#### [EXERCISE DESCRIPTION]
Starting at the line that contains "coil = tube_rings() + rib() + outer_run()", reproduce each line exactly up to and including the line that contains "# and turned". Reproduce nothing else.
* BEGIN *
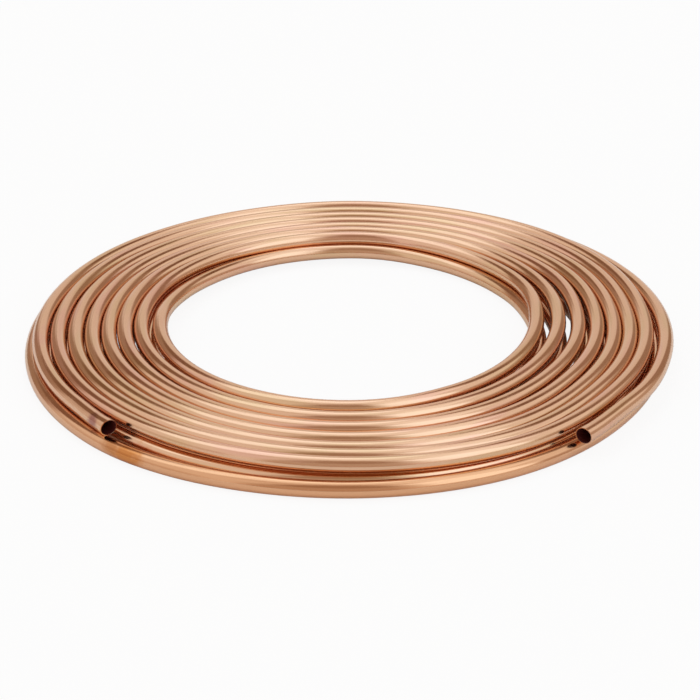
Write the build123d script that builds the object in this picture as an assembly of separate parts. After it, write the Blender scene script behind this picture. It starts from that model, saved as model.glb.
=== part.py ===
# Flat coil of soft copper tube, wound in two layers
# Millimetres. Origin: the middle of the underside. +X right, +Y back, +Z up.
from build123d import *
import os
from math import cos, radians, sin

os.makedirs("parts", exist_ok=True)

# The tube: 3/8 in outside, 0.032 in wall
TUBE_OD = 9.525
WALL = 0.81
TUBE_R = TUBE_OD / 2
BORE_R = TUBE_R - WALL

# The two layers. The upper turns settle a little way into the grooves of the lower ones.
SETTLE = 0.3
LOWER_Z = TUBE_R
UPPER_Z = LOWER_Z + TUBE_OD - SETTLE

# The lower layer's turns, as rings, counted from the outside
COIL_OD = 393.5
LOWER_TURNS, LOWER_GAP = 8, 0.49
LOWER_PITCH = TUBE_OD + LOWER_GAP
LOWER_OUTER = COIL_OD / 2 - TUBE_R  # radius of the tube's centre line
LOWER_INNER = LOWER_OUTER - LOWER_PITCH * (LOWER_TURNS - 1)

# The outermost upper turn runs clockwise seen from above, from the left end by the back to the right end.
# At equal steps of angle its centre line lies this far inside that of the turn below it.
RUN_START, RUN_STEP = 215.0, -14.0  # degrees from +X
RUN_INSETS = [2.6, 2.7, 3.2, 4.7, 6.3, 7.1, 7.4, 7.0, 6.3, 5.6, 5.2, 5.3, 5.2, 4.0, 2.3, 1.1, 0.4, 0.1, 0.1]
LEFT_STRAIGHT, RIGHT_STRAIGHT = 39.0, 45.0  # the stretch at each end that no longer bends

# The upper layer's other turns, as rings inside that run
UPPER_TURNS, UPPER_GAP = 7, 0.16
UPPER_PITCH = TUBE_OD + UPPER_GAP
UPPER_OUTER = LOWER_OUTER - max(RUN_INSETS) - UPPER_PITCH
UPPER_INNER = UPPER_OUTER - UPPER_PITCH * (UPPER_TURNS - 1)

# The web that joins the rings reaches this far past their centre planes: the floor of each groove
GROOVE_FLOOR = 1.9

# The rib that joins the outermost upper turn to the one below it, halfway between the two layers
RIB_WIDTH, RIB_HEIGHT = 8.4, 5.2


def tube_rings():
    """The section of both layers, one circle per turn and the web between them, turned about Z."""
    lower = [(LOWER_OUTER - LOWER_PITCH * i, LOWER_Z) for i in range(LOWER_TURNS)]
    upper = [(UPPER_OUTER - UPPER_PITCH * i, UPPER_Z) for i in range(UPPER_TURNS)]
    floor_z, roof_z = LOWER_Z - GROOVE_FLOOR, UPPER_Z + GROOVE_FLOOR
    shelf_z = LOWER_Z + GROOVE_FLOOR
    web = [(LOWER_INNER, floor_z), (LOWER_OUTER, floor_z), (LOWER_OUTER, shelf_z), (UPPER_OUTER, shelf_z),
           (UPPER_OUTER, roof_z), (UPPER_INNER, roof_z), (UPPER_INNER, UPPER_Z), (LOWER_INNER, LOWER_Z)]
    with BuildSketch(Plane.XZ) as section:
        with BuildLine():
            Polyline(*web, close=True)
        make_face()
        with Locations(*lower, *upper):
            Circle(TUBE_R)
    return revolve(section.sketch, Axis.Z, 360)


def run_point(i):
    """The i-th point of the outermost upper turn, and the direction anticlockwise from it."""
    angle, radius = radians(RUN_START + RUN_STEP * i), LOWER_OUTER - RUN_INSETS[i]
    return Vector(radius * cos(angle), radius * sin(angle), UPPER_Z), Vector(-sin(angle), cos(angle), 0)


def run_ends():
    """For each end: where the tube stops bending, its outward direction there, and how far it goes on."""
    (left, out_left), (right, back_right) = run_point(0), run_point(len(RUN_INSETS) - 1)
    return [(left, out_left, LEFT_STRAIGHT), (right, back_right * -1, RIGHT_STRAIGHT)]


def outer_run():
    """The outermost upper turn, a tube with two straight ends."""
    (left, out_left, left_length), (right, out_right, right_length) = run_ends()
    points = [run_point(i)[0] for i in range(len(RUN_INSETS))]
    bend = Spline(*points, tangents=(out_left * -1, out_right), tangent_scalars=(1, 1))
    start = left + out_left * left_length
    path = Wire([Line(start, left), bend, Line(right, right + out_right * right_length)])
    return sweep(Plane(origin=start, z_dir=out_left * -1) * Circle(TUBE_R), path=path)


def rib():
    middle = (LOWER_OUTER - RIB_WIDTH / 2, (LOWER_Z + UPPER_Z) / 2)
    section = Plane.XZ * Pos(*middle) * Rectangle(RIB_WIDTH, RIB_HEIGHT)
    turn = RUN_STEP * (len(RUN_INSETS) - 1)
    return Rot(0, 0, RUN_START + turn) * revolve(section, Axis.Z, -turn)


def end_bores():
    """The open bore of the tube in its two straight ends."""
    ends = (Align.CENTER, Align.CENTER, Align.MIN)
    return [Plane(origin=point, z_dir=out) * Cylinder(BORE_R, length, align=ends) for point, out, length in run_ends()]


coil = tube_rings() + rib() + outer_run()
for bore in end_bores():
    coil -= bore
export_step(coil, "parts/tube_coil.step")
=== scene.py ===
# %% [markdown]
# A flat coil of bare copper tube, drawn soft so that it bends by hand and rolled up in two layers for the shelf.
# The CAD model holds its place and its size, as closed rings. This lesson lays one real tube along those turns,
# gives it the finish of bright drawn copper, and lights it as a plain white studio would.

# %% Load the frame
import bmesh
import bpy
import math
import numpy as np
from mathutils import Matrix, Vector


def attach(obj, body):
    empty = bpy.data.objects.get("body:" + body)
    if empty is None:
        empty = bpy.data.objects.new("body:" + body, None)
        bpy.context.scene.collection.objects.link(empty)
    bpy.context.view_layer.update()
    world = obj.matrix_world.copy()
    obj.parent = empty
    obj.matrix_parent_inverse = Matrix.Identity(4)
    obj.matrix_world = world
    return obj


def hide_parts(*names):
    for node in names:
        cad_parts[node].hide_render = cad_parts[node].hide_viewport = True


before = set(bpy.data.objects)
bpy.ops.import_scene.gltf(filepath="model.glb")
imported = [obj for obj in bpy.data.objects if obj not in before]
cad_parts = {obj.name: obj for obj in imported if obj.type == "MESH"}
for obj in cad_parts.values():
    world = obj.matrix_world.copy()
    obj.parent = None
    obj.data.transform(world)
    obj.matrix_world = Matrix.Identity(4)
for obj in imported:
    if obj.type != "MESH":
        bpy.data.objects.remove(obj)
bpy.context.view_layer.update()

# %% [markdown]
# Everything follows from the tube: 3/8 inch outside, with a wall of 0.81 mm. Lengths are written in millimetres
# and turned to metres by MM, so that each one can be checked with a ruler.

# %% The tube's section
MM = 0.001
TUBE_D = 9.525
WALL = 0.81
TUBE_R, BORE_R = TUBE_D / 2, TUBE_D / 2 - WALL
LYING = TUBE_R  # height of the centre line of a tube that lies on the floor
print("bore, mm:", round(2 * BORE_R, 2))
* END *
#### [COMPLETE ANSWER]
coil = tube_rings() + rib() + outer_run()
for bore in end_bores():
    coil -= bore
export_step(coil, "parts/tube_coil.step")
=== scene.py ===
# %% [markdown]
# A flat coil of bare copper tube, drawn soft so that it bends by hand and rolled up in two layers for the shelf.
# The CAD model holds its place and its size, as closed rings. This lesson lays one real tube along those turns,
# gives it the finish of bright drawn copper, and lights it as a plain white studio would.

# %% Load the frame
import bmesh
import bpy
import math
import numpy as np
from mathutils import Matrix, Vector


def attach(obj, body):
    empty = bpy.data.objects.get("body:" + body)
    if empty is None:
        empty = bpy.data.objects.new("body:" + body, None)
        bpy.context.scene.collection.objects.link(empty)
    bpy.context.view_layer.update()
    world = obj.matrix_world.copy()
    obj.parent = empty
    obj.matrix_parent_inverse = Matrix.Identity(4)
    obj.matrix_world = world
    return obj


def hide_parts(*names):
    for node in names:
        cad_parts[node].hide_render = cad_parts[node].hide_viewport = True


before = set(bpy.data.objects)
bpy.ops.import_scene.gltf(filepath="model.glb")
imported = [obj for obj in bpy.data.objects if obj not in before]
cad_parts = {obj.name: obj for obj in imported if obj.type == "MESH"}
for obj in cad_parts.values():
    world = obj.matrix_world.copy()
    obj.parent = None
    obj.data.transform(world)
    obj.matrix_world = Matrix.Identity(4)
for obj in imported:
    if obj.type != "MESH":
        bpy.data.objects.remove(obj)
bpy.context.view_layer.update()

# %% [markdown]
# Everything follows from the tube: 3/8 inch outside, with a wall of 0.81 mm. Lengths are written in millimetres
# and turned to metres by MM, so that each one can be checked with a ruler.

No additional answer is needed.